What we ended up doing is, instead of relying on Nomad's memory metrics, we now rely on Datadog's docker.mem.in_use
metric, which conveniently also gets automatically tagged with relevant Nomad tags (job, task etc.). More importantly, it appears accurate.
Out of interest, since the DD agent is open source, I went digging to see how they collect it. They must have run into the same issue, since they don't fetch the memory stats from docker, but rather from the cgroup.
Out of interest, since the DD agent is open source, I went digging to see how they collect it. They must have run into the same issue, since they don't fetch the memory stats from docker, but rather from the cgroup.
Which raises another possibility to fix this, which is to get it done upstream in Docker. But I suspect we have this same problem with metrics for exec
drivers, etc. so it'd be nice to fix it here for sure.
Nomad version
Nomad v1.4.3 (f464aca721d222ae9c1f3df643b3c3aaa20e2da7)

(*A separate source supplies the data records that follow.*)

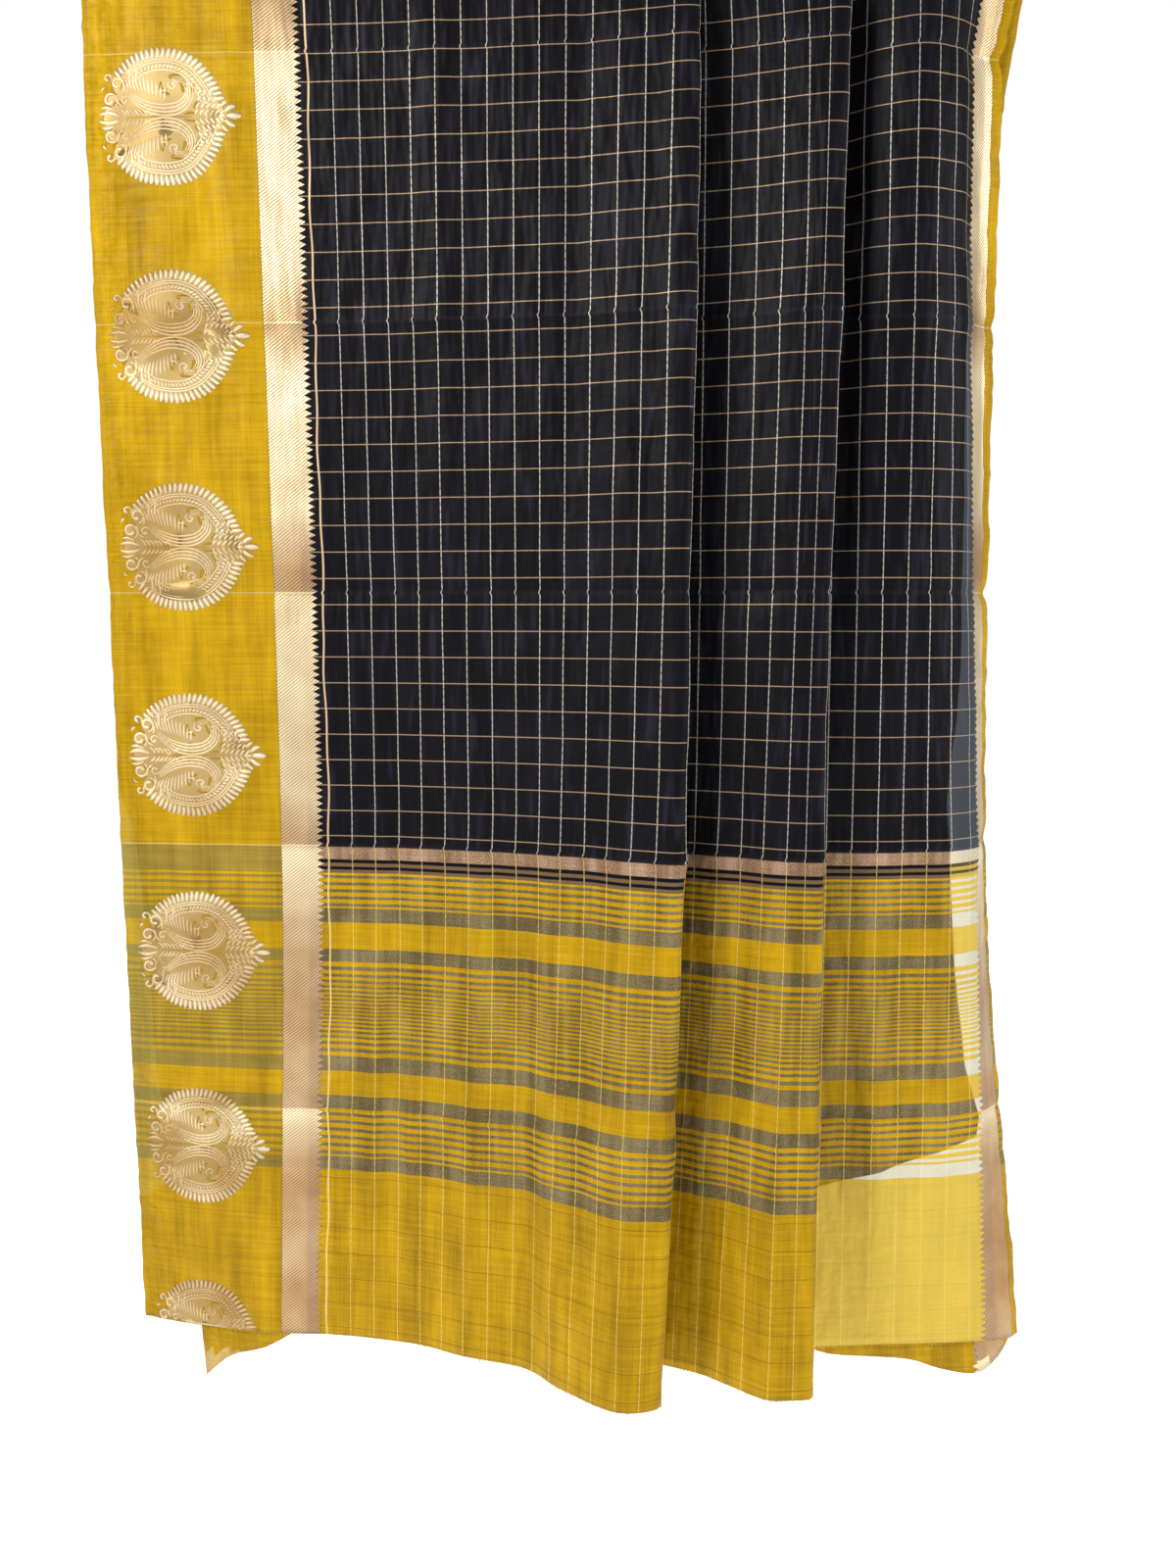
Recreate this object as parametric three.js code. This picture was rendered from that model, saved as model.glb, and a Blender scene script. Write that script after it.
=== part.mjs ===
import * as THREE from 'three';

// A saree hung over a round rod, in millimetres. The rod's centre is the origin, its axis is X,
// +Z is up and the front faces -Y. The cloth is folded in half across its length and hung over
// the rod, so an outer and an inner layer fall on each side.

const CLOTH = {
  wall: 1,
  seam: 0.3,
  frontFall: 1375,
  backFall: 1294,
  palluLength: 487,
  backOpening: 0.6,
};

const ROD = { radius: 15, length: 1000, sides: 48, endChamfer: 2 };

// The strips across the cloth's width, measured from the left selvedge.
const STRIPS = [
  { name: 'wide_border', from: 0, to: 148, colour: 0xb8860b },
  { name: 'wide_zari', from: 148, to: 184, colour: 0xcaa66a },
  { name: 'field', from: 184, to: 1125, colour: 0x23222c },
  { name: 'narrow_zari', from: 1125, to: 1157, colour: 0xcaa66a },
  { name: 'narrow_border', from: 1157, to: 1171, colour: 0xb8860b },
];

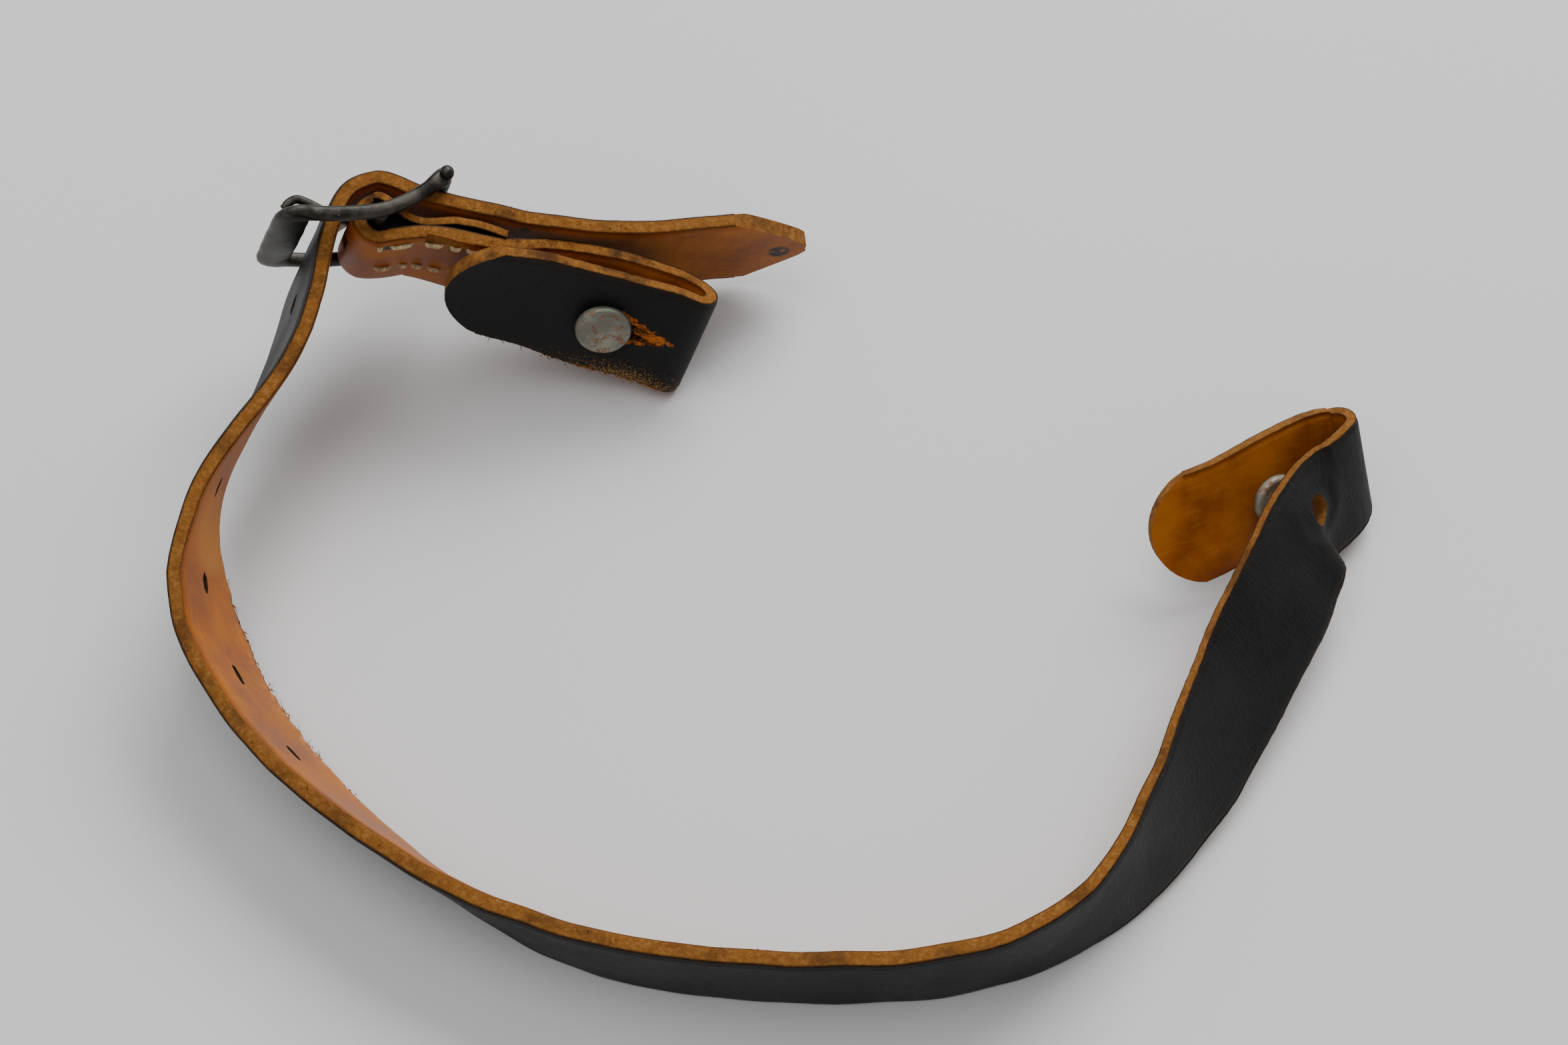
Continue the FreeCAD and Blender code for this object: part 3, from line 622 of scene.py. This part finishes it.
def ragged_oval(half_x, half_y, seed, rough=0.05):
    """Hole outline, slightly uneven."""
    points = []
    for i in range(OVAL_STEPS):
        t = 2 * math.pi * i / OVAL_STEPS
        r = 1.0 + rough * 2 * noise.noise((math.cos(t) * 1.7, math.sin(t) * 1.7, seed))
        points.append((half_x * r * math.cos(t), half_y * r * math.sin(t)))
    return points


TAIL_POINT = [(0.15, 0.0), (0.0, 0.7), (0.9, 1.75), (3.0, 3.4), (5.6, 5.35), (8.2, 7.15), (9.8, 7.95),
              (11.2, 8.6)]


def waste(side, rim, length):
    """Outline of what is cut away between the rim of a strap's end and its full width."""
    points = [(CLEAR_OF_END, 0.0), *rim, (length, CLEAR_OF_RIM), (CLEAR_OF_END, CLEAR_OF_RIM)]
    return [(x, side * y) for x, y in points]


def tab_waste(side, length, towards):
    """Outline of the waste outside a tab's rounded end; the end is at x = 0, the tab beyond it."""
    quarter = [math.radians(90.0 * i / 12) for i in range(13)]
    rim = [(length * (1 - math.cos(t)), TAB_HALF * math.sin(t)) for t in quarter]
    return [(x * towards, y) for x, y in waste(side, rim, length)]


def add_fibres(obj, course, strands, seed):
    """Loose fibres; each of strands is (s, w, n, lean along, lean out, length, count, spread)."""
    rng = np.random.default_rng(seed)
    data = bmesh.new()
    data.from_mesh(obj.data)
    strap_uv, side_uv = data.loops.layers.uv["Strap"], data.loops.layers.uv["Side"]
    for s, w, n, along, outward, length, count, spread_s in strands:
        for _ in range(count):
            at_s = s + rng.uniform(-spread_s, spread_s)
            middle, normal, width, tangent = course.frame(at_s)
            root = middle + width * (w + rng.normal(0.0, 0.12)) + normal * (n + rng.normal(0.0, 0.35))
            lean = unit(tangent * (along + rng.normal(0.0, 0.6))
                        + width * (outward + rng.normal(0.0, 0.25)) + normal * rng.normal(0.0, 0.5))
            curl = unit(rng.normal(size=3))
            reach = length * rng.uniform(0.4, 1.2)
            thick = 0.10 * rng.uniform(0.5, 1.2)
            sideways = unit(np.cross(lean, curl))
            other = np.cross(lean, sideways)
            rings = []
            for x in (0.0, 0.4, 0.75, 1.0):
                centre = root + lean * (reach * x) + curl * (reach * 0.45 * x * x)
                radius = thick * (1.0 - 0.85 * x)
                centre[2] = max(centre[2], thick)
                corners = [centre + (sideways * math.cos(a) + other * math.sin(a)) * radius
                           for a in FIBRE_CORNERS]
                rings.append([data.verts.new(corner * MM) for corner in corners])
            for low, high in zip(rings, rings[1:]):
                for j in range(3):
                    face = data.faces.new((low[j], low[(j + 1) % 3], high[(j + 1) % 3], high[j]))
                    face.smooth = True
                    for loop in face.loops:
                        loop[strap_uv].uv = (at_s, w)
                        loop[side_uv].uv = (0.0, 0.0)
    data.to_mesh(obj.data)
    data.free()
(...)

Operating system and Environment details
NAME="Ubuntu" VERSION="20.04.5 LTS (Focal Fossa)"
Issue
The reporting of memory use by docker containers is not correctly shown. The issue i think is from : https://github.com/moby/moby/issues/10824#issuecomment-292778896
Reproduction steps
Create a docker job with an app that creates / read a lot of files . Like a image cache app
Expected Result
Show correct memory utilization
Actual Result
It shows memory including the cache.